Examples from WineSensed 🧐
Images 🤳
Reviews ✍️
Good wine, would be a 4 ⭐️ but for a touch of sweetness on the palate. Merlot from Puglia providing notes of red plum, raspberry, strawberries, red cherries, violet, stone, earthy, minerality, coffee and thyme. Med+ acidity, med- racy tannins, med+ body, high abv and a med+ finish
Clear, garnet-red in glass, with lila rim.
On the nose red berries like cranberry, raspberry, cowberry; roast notes like chocolate, forest floor, vinegar, hints of coffee and leather.
Pretty shallow for Lodi in the palate, though juicy, with kind of citric acidity and gentle, soft tannins.
Lingering raspberry and orange finish.
Interesting primitivo from the States called Zin 😄😉. Strong nose of blackcurrant jam, oak and black fruit.
Similar on the palate with strong black fruit, plum and cassis with spicy notes of pepper and licorice. Strong alcohol 14
.5% and it's noticable. Grape juice on dope 😄
Elegant Bordeaux blend,
Silky, complex
Oak, black fruit, earthy, hint of spice
Lingering taste on the palate
Heel lekker!
Still as good as the last time I had it just a month ago.
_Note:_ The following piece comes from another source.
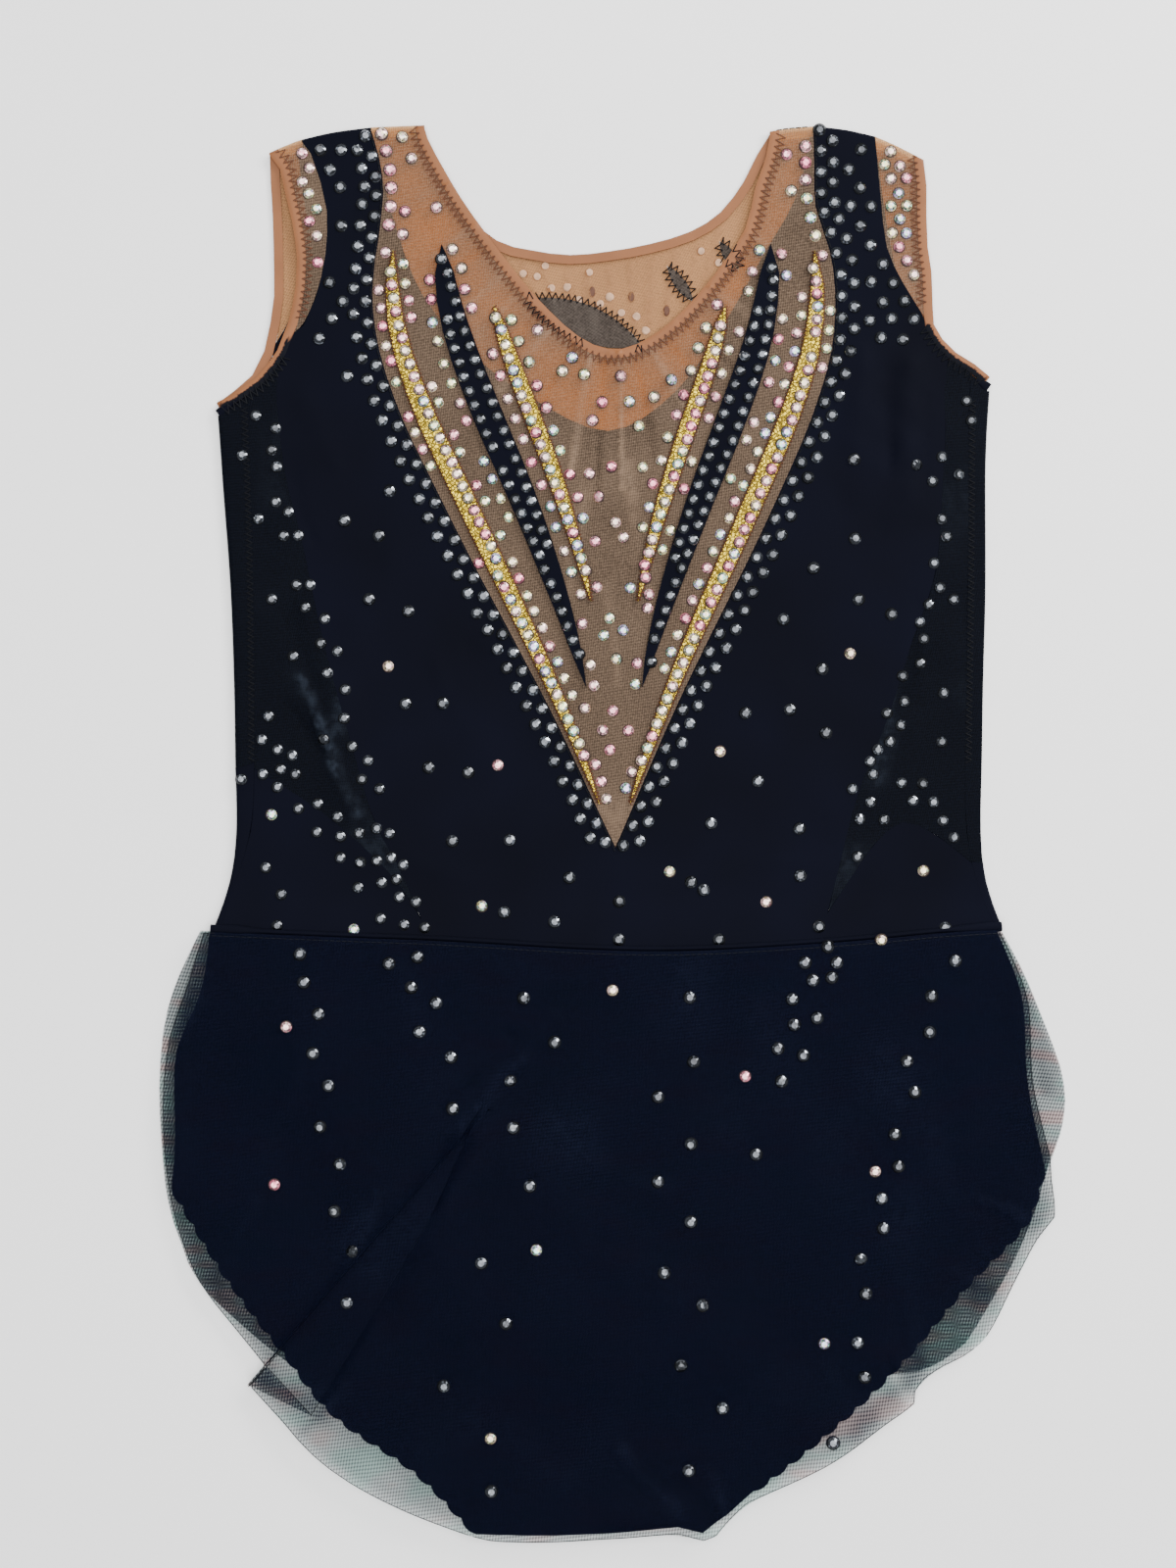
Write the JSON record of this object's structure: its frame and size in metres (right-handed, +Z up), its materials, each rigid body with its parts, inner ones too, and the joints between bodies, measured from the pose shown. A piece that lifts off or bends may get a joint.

Hint of barnyard and t
ouch more herbaceous this time. Let it breathe and the acid and tannins pick up providing more structure. Shared it wit
h my budding wino sisters and they loved it
Edit, vacuum pumped for three days and now it's very leafy and mushroom. Smells great but falling apart a bit on the pal
ate
This is a rich, dense red with notes of cigar box, wild berries and cassis. There
are layers of richness and beautifully put together tannins. This is a wine of the future. Drink from 2026.
First vintage for this winery, and this cab franc blend shows a lot of complexity
. plum oak and leather. Very good, and picked up a second bottle for later to see how it evolves.
Decanted 30 minutes. Bordeaux blend of cabernet franc, merlot, and cabernet sauvi
gnon. Medium ruby to garnet colour on the glass. On the nose, forest floor and pencil shavings. On the palate, the textur
e is buttery giving way to red cherries, a bit of herbaceous bitterness like bell pepper which dissipated once the wine o
pened up. Still a few years ahead of its prime. Cheers!
Attributes 📊
year: 2019
winery ID: 7875
alc%:
country: United States
region: Lodi
price: 8.84
rating: 3.8
grape: Zinfandel
year: 2020
winery ID: 171548
alc%: 14
country: Italy
region: Puglia
price: 13.71
rating: 4.0
grape: Merlot
year: 2020
winery ID: 6900
alc%: 14
country: Italy
region: Puglia
price: 6.57
rating: 4.1
grape: Negromaro
year: 2018
winery ID: 247928
alc%:
country: South Africa
region: Stellenbosch
price: 28.28
rating: 4.3
grape: Cabernet Franc
year: 2010
winery ID: 15240
alc%: 15
country: Spain
region: Rioja Alta
price: 22.26
rating: 4.3
grape: Tempranillo
year: 2019
winery ID: 27203
alc%:
country: United States
region: California
price: 10.5
rating: 3.9
grape: Zinfandel
The dataset contains the file
metadata.zip, consisting of the files
participants.csv, which contains information connecting participants to annotations in the experiment,
images_reviews_attributes.csv, which contains reviews, links to images, and wine attributes, and
napping.csv, which contains the coordinates of each wine on the napping paper alongside information connecting each coordinate pair to the wine being annotated and the participant who annotated it. The
chunk_<chunk num>.zip folders contain the images of the wines in the dataset in
.jpg format.
napping.csv contains the following fields:
- session_round_name: session number during the event_name, at most three sessions per event (maps to experiment_round in participants.csv)
- event_name: name of the data collection event (maps to the same attribute in participants.csv)
- experiment_no: which number the napping paper was in the list of papers returned for this session_round_name (maps to experiment_no in participants.csv)
- experiment_id: id the wine being annotated was given in the experiment
- coor1: x-axis coordinate on the napping paper
- coor2: y-axis coordinate on the napping paper
- color: color of the sticker used
participants.csv contains the following fields:
- session_round_name: session number during the event_name, at most three sessions per event (maps to experiment_round in napping.csv)
- event_name: name of data-collection event (maps to event_name in napping.csv)
- experiment_no: which number the napping paper was in the list of papers returned for this session_round_name (maps to experiment_no in napping.csv)
- round_id: round number (from 1-3)
- participant_id: id the participant was given in the experiment
images_reviews_attributes.csv contains the following fields:
- vintage_id: vintage id of the wine
- image: image link (each .jpg in chunk_<chunk num>.zip can be mapped to a corresponding image link in this column by removing the /p prefix from the link).
- review: user review of the wine
- experiment_id: id the wine got during data collection (each experiment_id can be mapped to the same column in napping.csv)
- year: year the wine was produced
- winery_id: id of the winery that produced the wine
- wine: name of the wine
- alcohol: the wine's alcohol percentage
- country: the country where the wine was produced
- region: the region where the wine was produced
- price: price of the wine in USD (collected 05/2023)
- rating: average rating of the wine (collected 05/2023)
- grape: the wine's grape composition, represented as a comma-separated list ordered in descending sequence of the percentage contribution of each grape variety to the overall blend.